MATERIAL PROVIDED:
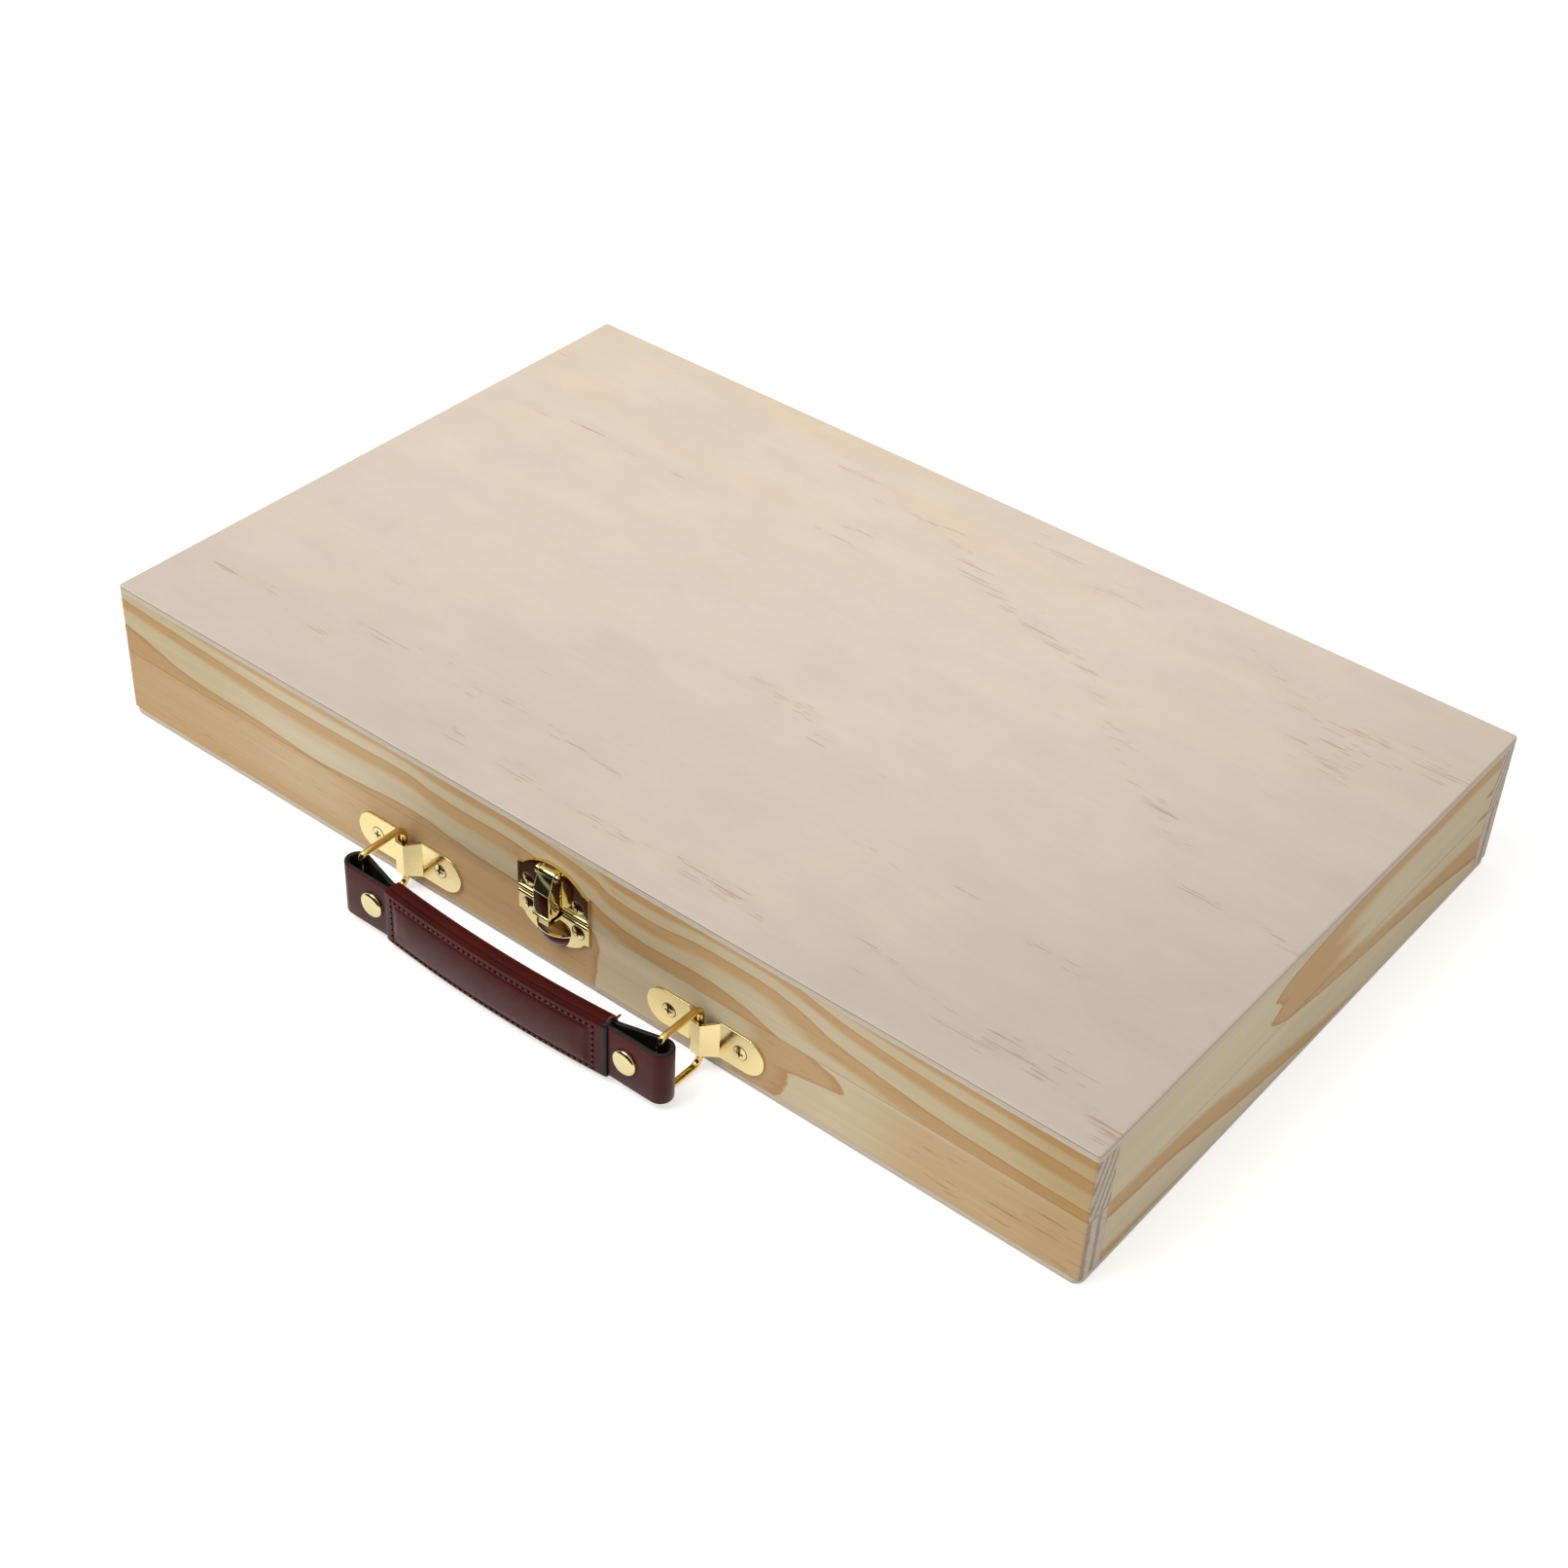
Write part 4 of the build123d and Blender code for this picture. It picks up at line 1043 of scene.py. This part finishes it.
def raise_panel(side):
    """Raises and crowns the stitched panel on one face of the sleeve."""
    def on_panel(at, margin=0.0):
        return (
            PANEL_LEFT + margin < at.x < PANEL_RIGHT - margin
            and PANEL_LOW + margin < at.z < PANEL_HIGH - margin
            and at.y * side > SLEEVE_DEPTH / 2 - 0.1
        )

    pick("FACE", lambda at, normal: on_panel(at))
    bpy.ops.mesh.inset(thickness=PANEL_INSET * MM)
    shift(0, side * PANEL_RISE)
    bpy.ops.mesh.inset(thickness=CROWN_INSET * MM)
    shift(0, side * PANEL_CROWN)
    for margin in CROWN_MARGINS:
        pick("FACE", lambda at, normal: on_panel(at, margin))
        shift(0, side * PANEL_CROWN)


def make_row(name, size, turn, start, step, count, material):
    """A row of small stitches or needle holes, shaped once and repeated."""
    row = begin(name, bpy.ops.mesh.primitive_uv_sphere_add, segments=8, ring_count=6, radius=0.5)
    bpy.ops.transform.resize(value=in_metres(size))
    pick("VERT", lambda at, normal: abs(at.x) > size[0] * 0.4)
    shift(0, STITCH_SINK if start[1] < 0 else -STITCH_SINK)
    pick_all()
    bpy.ops.transform.rotate(value=math.radians(turn), orient_axis="Y", center_override=(0, 0, 0))
    shift(*start)
    coat(row, material)
    settle(row, ("ARRAY", {
        "count": count, "use_relative_offset": False, "use_constant_offset": True,
        "constant_offset_displace": in_metres(step),
    }))
    return row


def make_stitching():
    """The stitched border on both faces of the sleeve: thread, and dark ovals painted as the shade
    inside the needle holes.
    """
    rows = []
    width = STITCH_RIGHT - STITCH_LEFT
    height = STITCH_TOP - STITCH_FOOT
    across = int(width / STITCH_PITCH)
    upward = int(height / STITCH_PITCH)
    half = 0.5 * STITCH_PITCH

    def sew(turn, start, first, step, count):
        """A row of stitches, each between two needle holes."""
        rows.append(make_row("stitch", STITCH_SIZE, turn, first, step, count, THREAD))
        hole_turn = 90 if step[2] else 0
        rows.append(make_row("hole", HOLE_SIZE, hole_turn, start, step, count + 1, NEEDLE_HOLE_SHADE))

    for face in (-1, 1):
        y = face * (SLEEVE_DEPTH / 2 - 0.02)
        for z in (STITCH_TOP, STITCH_FOOT):
            start, first = (STITCH_LEFT, y, z), (STITCH_LEFT + half, y, z)
            sew(STITCH_LEAN, start, first, (width / across, 0, 0), across)
        for x in (STITCH_LEFT, STITCH_RIGHT):
            start, first = (x, y, STITCH_FOOT), (x, y, STITCH_FOOT + half)
            sew(90 - STITCH_LEAN, start, first, (0, 0, height / upward), upward)
    stitching = join(rows)
    stitching.name = "sleeve_stitching"
    place_on_handle(stitching)
    smooth(stitching, 180.0)
    return stitching


def make_thread_end():
    """The loose, curled end of thread at the sleeve's top right corner."""
    corner = (SLEEVE_LENGTH / 2, SLEEVE_MIDDLE_Y, HANDLE_Z + SLEEVE_HEIGHT / 2)
    start = tuple(part + away for part, away in zip(corner, THREAD_ROOT))
    thread = begin(
        "thread_end", bpy.ops.mesh.primitive_circle_add, vertices=8, radius=THREAD_RADIUS * MM,
        fill_type="NGON", rotation=TO_FRONT, location=in_metres(start),
    )
    for along, back, up, size in THREAD_CURL:
        draw_out(along, back, up)
        bpy.ops.transform.resize(value=(size, size, size))
    face_outwards()
    coat(thread, THREAD)
    settle(thread, rounder(1))
    smooth(thread, 180.0)
    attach(thread, "handle")


def make_rivet(name, node):
    """A capped rivet, drawn out ring by ring from rear to front."""
    low, high = (Vector(corner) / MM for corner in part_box(node))
    middle_x, middle_z = (low.x + high.x) / 2, (low.z + high.z) / 2
    radius, here = RIVET_RINGS[0][0], high.y
    rivet = begin(
        name, bpy.ops.mesh.primitive_circle_add, vertices=40, radius=radius * MM,
        fill_type="NGON", rotation=TO_FRONT, location=in_metres((middle_x, here, middle_z)),
    )
    for next_radius, from_rear, from_front in RIVET_RINGS[1:]:
        place = high.y - from_rear if from_front is None else low.y + from_front
        draw_out(0, place - here, 0)
        ratio = next_radius / radius
        centre = in_metres((middle_x, place, middle_z))
        bpy.ops.transform.resize(value=(ratio, 1.0, ratio), center_override=centre)
        here, radius = place, next_radius
    face_outwards()
    stop_editing()
    coat(rivet, RIVET_BRASS)
    smooth(rivet, 50.0)
    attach(rivet, "handle")
    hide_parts(node)


def make_handle():
    strap = make_strap()
    sleeve = make_sleeve()
    stitching = make_stitching()
    for piece in (strap, sleeve, stitching):
        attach(piece, "handle")
    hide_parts("handle_strap")
    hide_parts("handle_sleeve")
    make_thread_end()
    make_rivet("rivet_left", "handle_rivet_left")
    make_rivet("rivet_right", "handle_rivet_right")


# Hasp

def make_rod(name, radius, length, middle, softening):
    """A short rod along the box, with rounded ends."""
    rod = begin(
        name, bpy.ops.mesh.primitive_cylinder_add, vertices=32, radius=radius * MM,
        depth=length * MM, rotation=TO_SIDE, location=in_metres(middle),
    )
    pick("FACE", lambda at, normal: abs(normal.x) > 0.9)
    bpy.ops.mesh.bevel(offset=softening * MM, segments=3, affect="EDGES")
    stop_editing()
    coat(rod, LATCH_BRASS)
    return rod


def make_hasp():
    """The hasp, folded from sheet: front, leaning shoulder and sides, rolled pin, foot bead."""
    low, high = (Vector(corner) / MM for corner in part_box("latch_hasp"))
    width, middle_x = high.x - low.x, (high.x + low.x) / 2
    front, back = low.y + HASP_LIP, high.y
    pin_y, pin_z = back - BARREL_RADIUS, high.z - BARREL_RADIUS
    hasp = begin("folded_hasp", bpy.ops.mesh.primitive_cube_add, size=1.0)
    bpy.ops.transform.resize(value=in_metres((width, back - front, pin_z - low.z)))
    shift(middle_x, (front + back) / 2, (low.z + pin_z) / 2)
    cut("Z", low.z + HASP_KNEE)
    cut("Z", low.z + BARREL_RADIUS)
    pick("VERT", lambda at, normal: at.y < front + 0.1 and at.z > pin_z - 0.1)
    shift(0, SHOULDER_LEAN, SHOULDER_RISE)
    pick("VERT", lambda at, normal: at.y > back - 0.1 and at.z < low.z + 0.1)
    shift(0, -BARREL_RADIUS, 0)
    pick("FACE", lambda at, normal: normal.y > 0.3 or abs(normal.z) > 0.8)
    bpy.ops.mesh.delete(type="FACE")
    coat(hasp, LATCH_BRASS)
    settle(hasp, wall(HASP_SHEET), rounding(HASP_ROUND, 14))
    barrel = make_rod("barrel", BARREL_RADIUS, width, (middle_x, pin_y, pin_z), 0.25)
    bead = make_rod("bead", BEAD_RADIUS, width, (middle_x, front + 0.05, low.z + BEAD_RADIUS), 0.2)
    join([hasp, barrel, bead])
    smooth(hasp, 30.0)
    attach(hasp, "hasp")
    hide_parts("latch_hasp")


# Studio

def floor_material():
    """A white table that keeps the box's shadow; the camera and the brass see it as white."""
    material, tree, position = new_material("white_table")
    paper = noise(tree, position, 40.0, 3.0)
    tint = blend(tree, paper, (232, 232, 231), (235, 235, 234))
    return set_shader(material, tint, 0.9, 0.0, others={
        "Emission Color": (255, 255, 255),
        "Emission Strength": times(tree, seen_directly(tree), TABLE_GLOW),
    })


def make_floor():
    floor = begin("white_table", bpy.ops.mesh.primitive_plane_add, size=FLOOR_SIZE)
    stop_editing()
    coat(floor, floor_material())


def light_world():
    """A white surround for the camera and the brass, and a softer fill on the box."""
    world = bpy.data.worlds.new("studio_surround")
    bpy.context.scene.world = world
    world.use_nodes = True
    tree = world.node_tree
    background = next(node for node in tree.nodes if node.type == "BACKGROUND")
    strength = ramp(tree, seen_directly(tree), 0.0, 1.0, FILL_STRENGTH, 1.0, smooth=False)
    give(tree, background.inputs["Strength"], strength)
    give(tree, background.inputs["Color"], (1.0, 1.0, 1.0, 1.0))


def add_lamp():
    """One large soft lamp, high up at the front left."""
    lamp = bpy.data.lights.new("key", "AREA")
    lamp.size = LAMP_SIZE
    lamp.energy = LAMP_WATTS
    lamp.color = LAMP_TINT
    holder = bpy.data.objects.new("key", lamp)
    holder.location = LAMP_PLACE
    aim = Vector(LAMP_TARGET) - Vector(LAMP_PLACE)
    holder.rotation_euler = aim.to_track_quat("-Z", "Y").to_euler()
    bpy.context.scene.collection.objects.link(holder)


def add_dark_card():
    """A dark card before the table, which only the shine of the brass and leather sees."""
    card = begin("dark_card", bpy.ops.mesh.primitive_plane_add, size=1.0)
    bpy.ops.transform.resize(value=(CARD_LENGTH * MM, CARD_DEPTH * MM, 1.0))
    shift(CARD_RIGHT, -CARD_START - CARD_DEPTH / 2, CARD_LIFT)
    pick("EDGE", lambda at, normal: at.y < -CARD_START - CARD_DEPTH + 100)
    extend(0, 0, CARD_HEIGHT)
    stop_editing()
    material, tree, position = new_material("dark_card")
    x, y, z = parts_of(tree, position)
    fading = times(tree, ramp(tree, y, -0.38, -0.56), ramp(tree, z, 0.0, 0.03, 1.0, 0.0))
    tint = blend(tree, fading, (0.02, 0.02, 0.02, 1.0), (0.30, 0.31, 0.25, 1.0))
    coat(card, set_shader(material, tint, 1.0, 0.0))
    card.visible_camera = False
    card.visible_diffuse = False
    card.visible_shadow = False


def add_camera():
    """The photograph's view: from the front right, looking down, tipped slightly."""
    lens = bpy.data.cameras.new("photo_view")
    lens.lens = LENS_MM
    lens.clip_end = 50.0
    camera = bpy.data.objects.new("photo_view", lens)
    bpy.context.scene.collection.objects.link(camera)
    turn = Matrix.Rotation(math.radians(CAMERA_TURN), 4, "Z")
    tip = Matrix.Rotation(math.radians(90 - CAMERA_DOWN), 4, "X")
    roll = Matrix.Rotation(math.radians(CAMERA_ROLL), 4, "Z")
    camera.matrix_world = Matrix.Translation(CAMERA_PLACE) @ turn @ tip @ roll
    bpy.context.scene.camera = camera


finish_nodes()
make_handle()
make_hasp()
make_floor()
light_world()
add_lamp()
add_dark_card()
add_camera()
bpy.context.scene.view_settings.view_transform = "Standard"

AIM OF THE EXERCISE: Quote verbatim the opening lines of the listing above, ending with the line where "half = 0.5 * STITCH_PITCH" appears; include both endpoints and nothing more.

SOLVED EXERCISE:
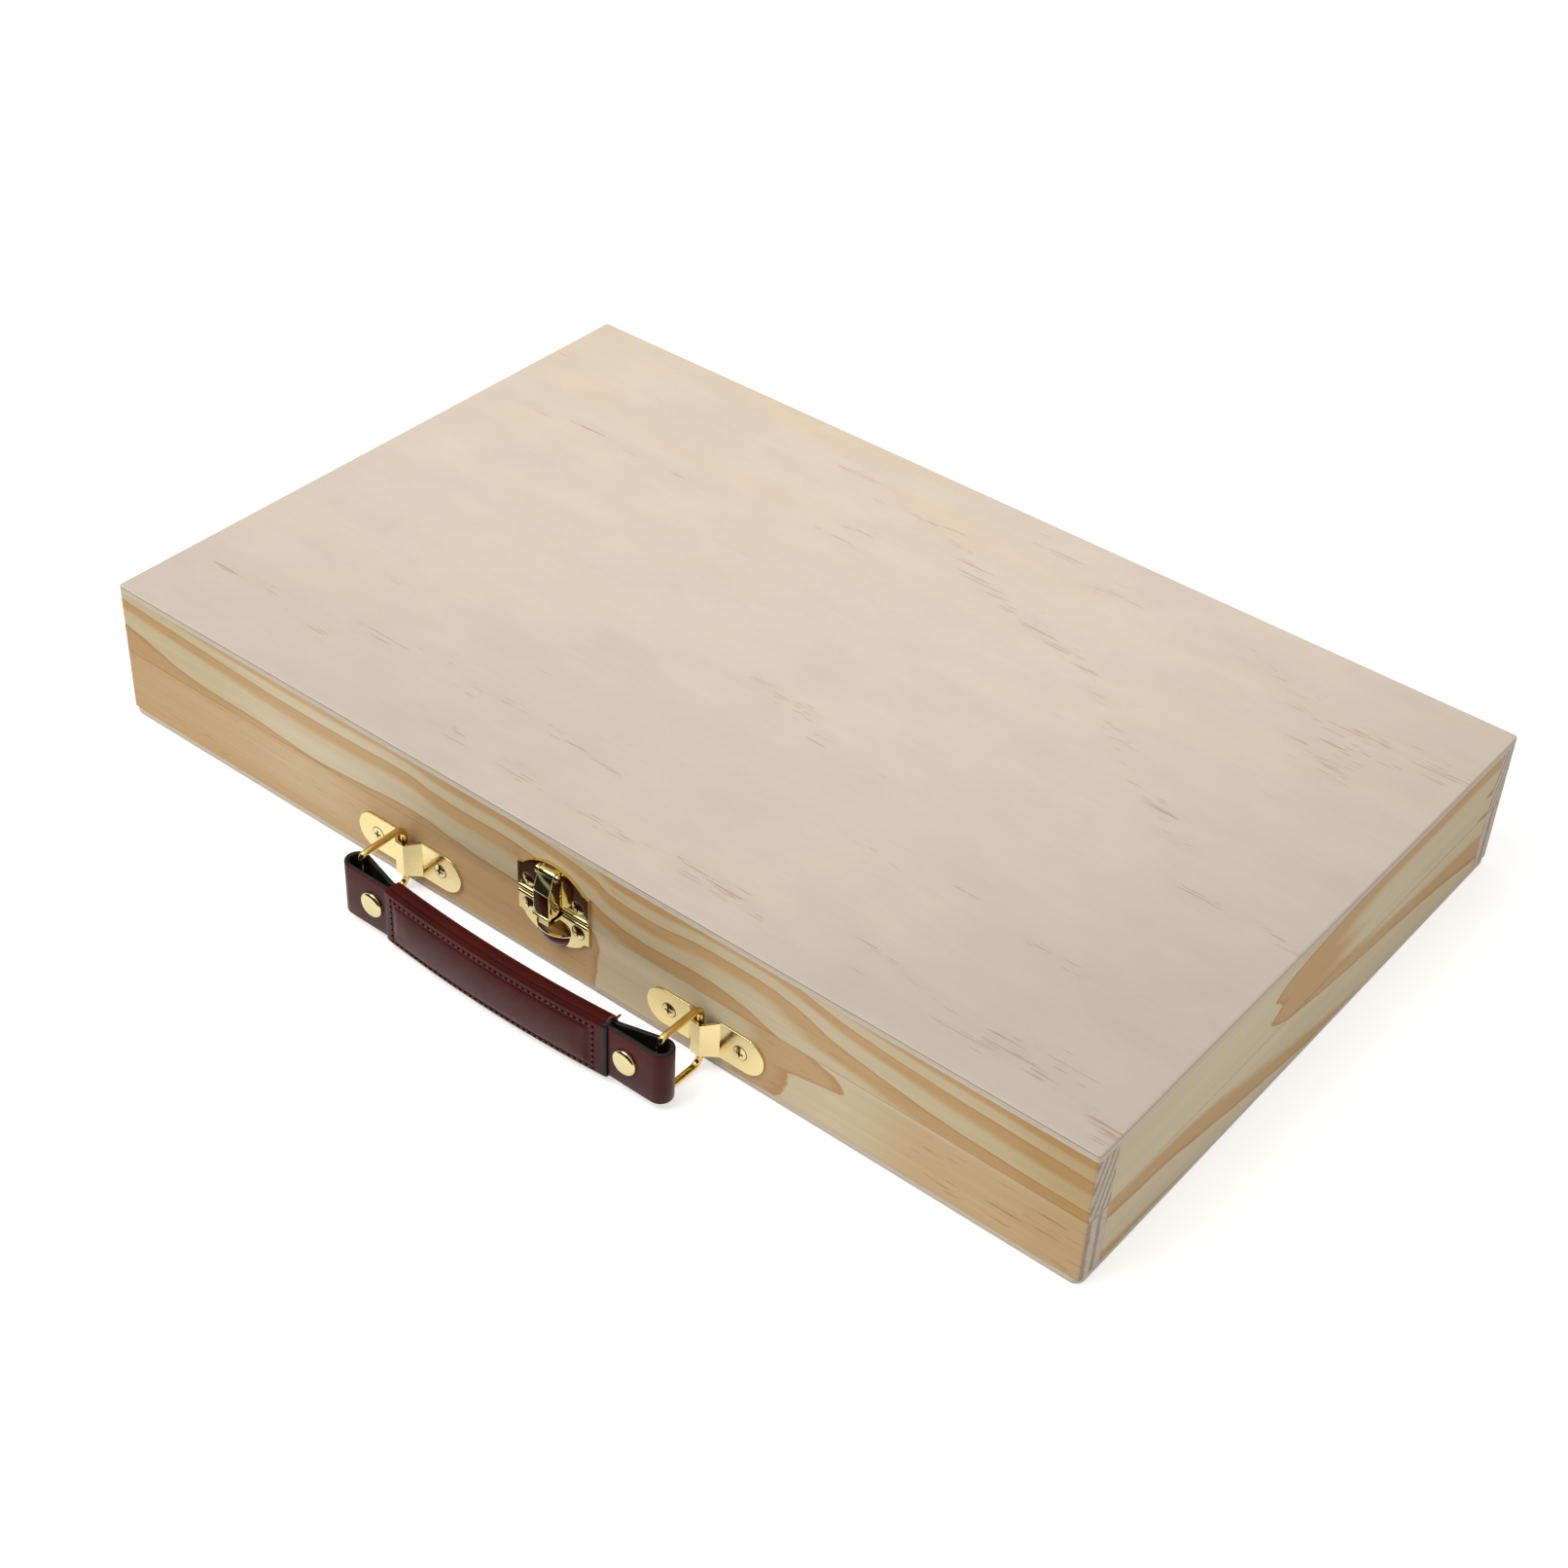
Write part 4 of the build123d and Blender code for this picture. It picks up at line 1043 of scene.py. This part finishes it.
def raise_panel(side):
    """Raises and crowns the stitched panel on one face of the sleeve."""
    def on_panel(at, margin=0.0):
        return (
            PANEL_LEFT + margin < at.x < PANEL_RIGHT - margin
            and PANEL_LOW + margin < at.z < PANEL_HIGH - margin
            and at.y * side > SLEEVE_DEPTH / 2 - 0.1
        )

    pick("FACE", lambda at, normal: on_panel(at))
    bpy.ops.mesh.inset(thickness=PANEL_INSET * MM)
    shift(0, side * PANEL_RISE)
    bpy.ops.mesh.inset(thickness=CROWN_INSET * MM)
    shift(0, side * PANEL_CROWN)
    for margin in CROWN_MARGINS:
        pick("FACE", lambda at, normal: on_panel(at, margin))
        shift(0, side * PANEL_CROWN)


def make_row(name, size, turn, start, step, count, material):
    """A row of small stitches or needle holes, shaped once and repeated."""
    row = begin(name, bpy.ops.mesh.primitive_uv_sphere_add, segments=8, ring_count=6, radius=0.5)
    bpy.ops.transform.resize(value=in_metres(size))
    pick("VERT", lambda at, normal: abs(at.x) > size[0] * 0.4)
    shift(0, STITCH_SINK if start[1] < 0 else -STITCH_SINK)
    pick_all()
    bpy.ops.transform.rotate(value=math.radians(turn), orient_axis="Y", center_override=(0, 0, 0))
    shift(*start)
    coat(row, material)
    settle(row, ("ARRAY", {
        "count": count, "use_relative_offset": False, "use_constant_offset": True,
        "constant_offset_displace": in_metres(step),
    }))
    return row


def make_stitching():
    """The stitched border on both faces of the sleeve: thread, and dark ovals painted as the shade
    inside the needle holes.
    """
    rows = []
    width = STITCH_RIGHT - STITCH_LEFT
    height = STITCH_TOP - STITCH_FOOT
    across = int(width / STITCH_PITCH)
    upward = int(height / STITCH_PITCH)
    half = 0.5 * STITCH_PITCH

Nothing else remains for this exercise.